Asia's Capacity for Cuts
10/6/2008
Paul Page
Editor in Chief
Air capacity is shifting away from weakening Asia markets and U.S. shippers and forwarders are starting to feel the impact.
Japan Airlines, one of the largest operators in trans-Pacific air trade, last week made the most startling move yet to pull planes out of the beleaguered market, announcing it is dropping its freighter service to New York's John F. Kennedy International Airport and scaling back its all-cargo fleet.
"The airline is currently facing a tough environment, particularly in terms of its North American freighter business," JAL said in a statement. "Furthermore, the business outlook centering on North America remains gloomy."
JAL's pullback on the cusp of the trans-Pacific's peak air shipping season was the starkest sign this years that carriers are giving up on prospects for a recovery in demand this year, and perhaps even well into next year.
Freight traffic for Asia's airlines fell 6 percent in August as a sharp pullback in capacity triggered the sharpest decline in Asia air cargo business in nearly seven years. Asian carriers overall scaled back capacity a combined 7.1 percent in August compared to the same month a year ago, according to the Association of Asia-Pacific Airlines.
That marked the fifth straight month of declining cargo capacity and it helped give Asian carriers their third straight month of year-over-year declines in freight traffic.
The 6 percent slide in traffic in August was the deepest drop since the post-September 11 downturn in air cargo shipping in late 2001 and meant the AAPA's measure of Asian airline business this year was down 0.6 percent compared to the first eight months of last year.
The International Air Transport Association added to the grim reports with the news that a 2.7 percent drop in international air freight shipping in August was fed by a 6.8 percent decline year over year in Asia-Pacific traffic.
IATA's figures also showed capacity there was down 3.5 percent in August, an ominous sign since the pullback in aircraft comes when air carriers normally would be scaling up for the fall peak shipping season.
European air freight was down 0.9 percent while North America, where domestic U.S. carriers have put more capacity into international service, defied the trend with a 0.8 percent advance in August.
JAL is hardly the only carrier in Asia coping with weak demand, but in withdrawing from such a major market the carrier is offering a grim view of the future of trans-Pacific shipping in coming months.
Korean Air, the world's largest international freight airline, pulled back its capacity 4.5 percent in the second quarter and its traffic was off 3.8 percent. Korean said its United States trade fell 5 percent but that its yield has grown as space has tightened.

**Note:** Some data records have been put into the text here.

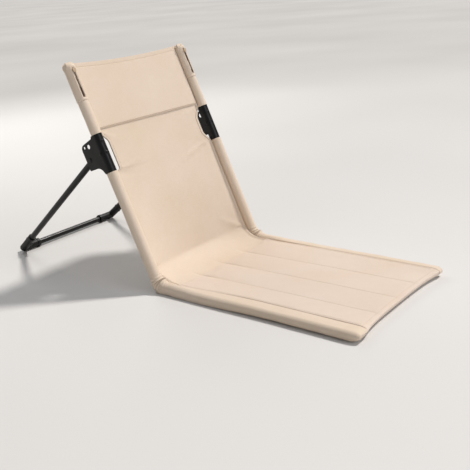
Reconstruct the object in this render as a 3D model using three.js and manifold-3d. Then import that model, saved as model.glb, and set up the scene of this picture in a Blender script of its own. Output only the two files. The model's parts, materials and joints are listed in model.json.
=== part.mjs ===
// Folding floor chair: a padded seat mat and a reclining back, each slipped over two round
// side tubes, hinged at the bend, with a U-shaped stand that swings out behind the back.
// Millimetres. +X is across the chair, -Y is the way the sitter faces and +Z is up. The origin
// lies on the ground, in the middle of the footprint. "left" is -X, "right" is +X.
import * as THREE from 'three';
import { mergeVertices } from 'three/addons/utils/BufferGeometryUtils.js';
import Module from 'manifold-3d';

const wasm = await Module();
wasm.setup();

// Driving dimensions
const gap = 0.3;                  // between pieces that touch
const overrun = 6;                // of a cutter past the face it cuts
const frameWidth = 375;           // between the axes of the side tubes
const backLength = 546;           // from the bend to the top of the cover
const seatLength = 522;           // from the bend to the front of the cover
const backAngle = 66.9;           // degrees of the back above the ground

const tubeDiameter = 19;          // side tubes
const tubeWall = 1.2;
const standTubeDiameter = 15;     // legs and crossbar
const standTubeWall = 1;

const sleeveDiameter = 26;        // padded cover round a side tube
const sleeveEnd = 4;              // thickness of its closed end
const sleeveRimShare = 0.75;      // of the closed end that is rounded
const sleeveFlat = 1;             // pressed flat where the seat rests on the ground
const capLength = 92;             // removable top of a back sleeve, with the zip
const capStep = 0.4;              // by which the cap is fatter than the sleeve under it
const bendReach = 45;             // length of gathered cloth on each side of the bend
const bendWall = 1.2;             // of the gathered sleeve round a hinge
const bendBulge = 6.2;            // by which it stands out, in the plane of the bend
const bendWiden = 2.8;            // and across the chair
const bendPull = 4;              // how closely it follows the two tube axes
const gatherCount = 3;
const gatherDepth = 0.9;

const bracketInset = 172;         // of its upper end, from the top of the cover
const bracketLength = 92;
const bracketSheet = 2;
const cheekDepth = 9;             // of the saddle's cheeks behind the tube axis
const finLow = 22;                // fin of the outer cheek, from the bracket's low end
const finHigh = 82;
const finReach = 55;              // of the fin behind the tube axis
const finCorner = 12;             // radius of its upper rear corner
const finSmallCorner = 3;
const pivotAlong = 45;            // stand pivot, from the bracket's low end
const pivotSetback = 41;          // stand pivot, behind the tube axis
const pivotBossRadius = 12;       // of the inner cheek round the pivot
const holeReach = 31.2;           // from the pivot to the two holes of the fin
const largeHoleDiameter = 10.5;
const largeHoleAngle = 21.6;      // degrees, from the fin's long way towards the tube
const smallHoleDiameter = 6.5;
const smallHoleAngle = -6.6;

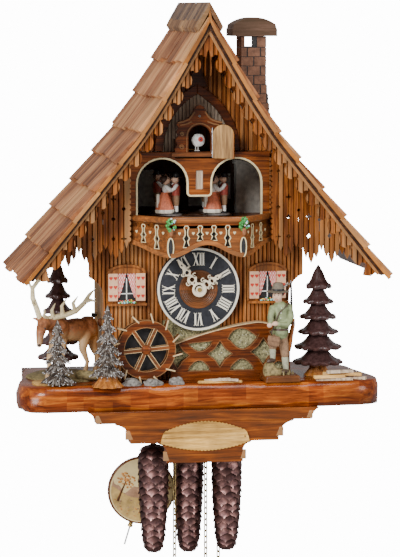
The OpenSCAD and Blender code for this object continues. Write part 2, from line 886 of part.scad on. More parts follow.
module dancers() {
    terrace() couple_places() translate([0, 0, 209]) {
        color([0.80, 0.35, 0.22]) translate([0, -5, 0]) rotate_extrude() polygon([[0, 0], [6.5, 0],
            [7.5, 3], [5, 24], [3, 28], [4.5, 36], [3, 41], [4.6, 46], [3, 53], [0, 54]]);
        color([0.16, 0.13, 0.13]) translate([0, 5.5, 0]) rotate_extrude() polygon([[0, 0], [5.5, 0],
            [3.5, 3], [4.5, 22], [5.5, 30], [3, 39], [4.2, 44], [6, 48], [3.6, 49], [3, 55], [0, 55]]);
    }
}

module water_wheel() {
    paddles = 12;
    color(brown) terrace() translate([wheel_pos[0], 0, wheel_pos[1]]) {
        board_xz(-174, -160) for (i = [0:paddles - 1]) rotate(30 * i + 15)
            translate([-1, 37.5]) square([2, 8.5]);
        for (y = [-174, -162]) board_xz(y, y + 2.4) {
            difference() {
                circle(r = 38.5);
                circle(r = 27);
            }
            for (i = [0:2]) rotate(60 * i + 30) square([3.6, 56], center = true);
            circle(r = 6);
        }
        bar_y([0, 0], 5, -176, -158);
        bar_y([0, 0], 2.5, -158, inner_y + 3);
    }
}

module shutoff_lever() {
    color([0.08, 0.08, 0.08]) terrace() translate([-case_x - 7, -26, 71]) rotate([0, 90, 0]) {
        cylinder(r = 3.2, h = 5);
        cylinder(r = 1.4, h = 24);
    }
}

module back_door() {
    hinge_x = case_x - 12.3;
    color(brown) terrace() translate([hinge_x, -wall_t / 2, 0]) difference() {
        union() {
            translate([-2 * hinge_x - 1, -1.8, 3]) cube([2 * hinge_x, 3.6, 182]);
            translate([0, 0, 12]) cylinder(r = 1.8, h = 164);
        }
        for (k = [-2:2]) translate([-hinge_x + 16 * k, -3, 118]) rotate([-90, 0, 0]) cylinder(r = 4, h = 6);
    }
}

base_board();
base_apron();
plaque();
side_walls();
front_wall();
back_board();
gable_panel();
gable_beams();
roof_panel_left();
roof_panel_right();
shingles_left();
shingles_right();
ridge_cap();
bargeboards();
icicle_panels();
chimney();
stage_front();
stage_floor();
balcony();
cuckoo_house();
dial_plate();
dial_numerals();
window_frames();
window_shutters();
mill_wall();
flowers();
deer();
hunter();
pine_trees();
snowy_trees();
stones();
firewood();
movement_plates();
hanger_plate();
bellows();
music_box();
centre_arbor();
minute_hand();
hour_hand();
minute_wheel();
escape_wheel();
anchor();
pendulum_rod();
pendulum_bob();
weight_left();
weight_middle();
weight_right();
chain_left();
chain_middle();
chain_right();
sprocket_left();
sprocket_middle();
sprocket_right();
cuckoo_bird();
cuckoo_door();
carousel();
dancers();
water_wheel();
shutoff_lever();
back_door();
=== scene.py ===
"""Looks of a carved chalet cuckoo clock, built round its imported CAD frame.

Lengths are in millimetres with X to the right, Y into the wall and H up from the terrace top,
until to_frame() turns them into metres in the frame.
"""
import math
import random

import bpy
import bmesh
from mathutils import Matrix, Vector, noise
from mathutils.geometry import tessellate_polygon


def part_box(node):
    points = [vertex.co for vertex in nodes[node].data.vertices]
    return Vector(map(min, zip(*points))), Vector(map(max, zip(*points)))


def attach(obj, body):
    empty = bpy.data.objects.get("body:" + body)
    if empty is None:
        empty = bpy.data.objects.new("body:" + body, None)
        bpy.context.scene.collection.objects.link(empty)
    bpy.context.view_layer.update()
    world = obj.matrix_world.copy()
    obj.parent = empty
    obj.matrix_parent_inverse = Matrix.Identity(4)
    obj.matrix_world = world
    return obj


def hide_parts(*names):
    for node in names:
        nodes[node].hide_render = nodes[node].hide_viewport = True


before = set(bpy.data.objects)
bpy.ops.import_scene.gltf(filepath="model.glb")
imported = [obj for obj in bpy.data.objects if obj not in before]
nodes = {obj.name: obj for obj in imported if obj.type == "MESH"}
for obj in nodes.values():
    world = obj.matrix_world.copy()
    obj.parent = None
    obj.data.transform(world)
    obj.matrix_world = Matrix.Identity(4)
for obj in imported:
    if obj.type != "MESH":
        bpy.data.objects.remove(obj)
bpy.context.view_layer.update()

MM = 0.001
TERRACE_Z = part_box("base_board")[1][2]
rng = random.Random(7)


def node_box(name):
    """Lowest and highest corner of a CAD node in millimetres, heights from the terrace top."""
    low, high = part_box(name)
    return ([low[0] / MM, low[1] / MM, (low[2] - TERRACE_Z) / MM],
            [high[0] / MM, high[1] / MM, (high[2] - TERRACE_Z) / MM])


def to_frame(v):
    return (v[0] * MM, v[1] * MM, v[2] * MM + TERRACE_Z)


# ---------------------------------------------------------------- camera and light

DIAL_LOW, DIAL_HIGH = node_box("dial_plate")
DIAL_H = (DIAL_LOW[2] + DIAL_HIGH[2]) / 2
DIAL_Y = DIAL_LOW[1]


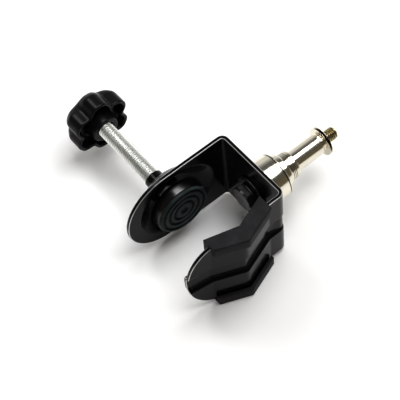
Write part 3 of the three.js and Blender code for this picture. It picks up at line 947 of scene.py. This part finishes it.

"The planned interim capacity reduction will spill some revenues and volume," the airline said in a financial report. "However, the improvement in yield (will) flow through (to) the bottom line."
JAL's international freight traffic fell 2.8 percent in the three months ending June 30 after falling in each of the last three fiscal years.
Besides dropping JFK from its all-cargo route map, JAL will cut its freighter flights between Tokyo and Los Angeles from six to five a week next year, retire two of its widebody freighters and cancel the passenger-to-freighter conversion of another 747-400 to get capacity better in line with reduced demand.
The No. 6 cargo airline based in Asia, JAL now will focus its trans-Pacific freighter service on Los Angeles and Chicago. The airline still has passenger flights going to the East Coast, and will use truck feeder services to get freight from New York and other points to its Chicago gateway.
It's a sharp blow to New York, where JFK saw its freight traffic fall 14.5 percent in July, the second straight double-digit decline in what is turning to be airport's worst year for cargo since 2001.
Kennedy's air freight traffic was off 5.5 percent in the first seven months of 2008 and the airport, the sixth-largest cargo airport in the world as recently as 2000, was ranked 16th in the world for freight tonnage in the first half of this year.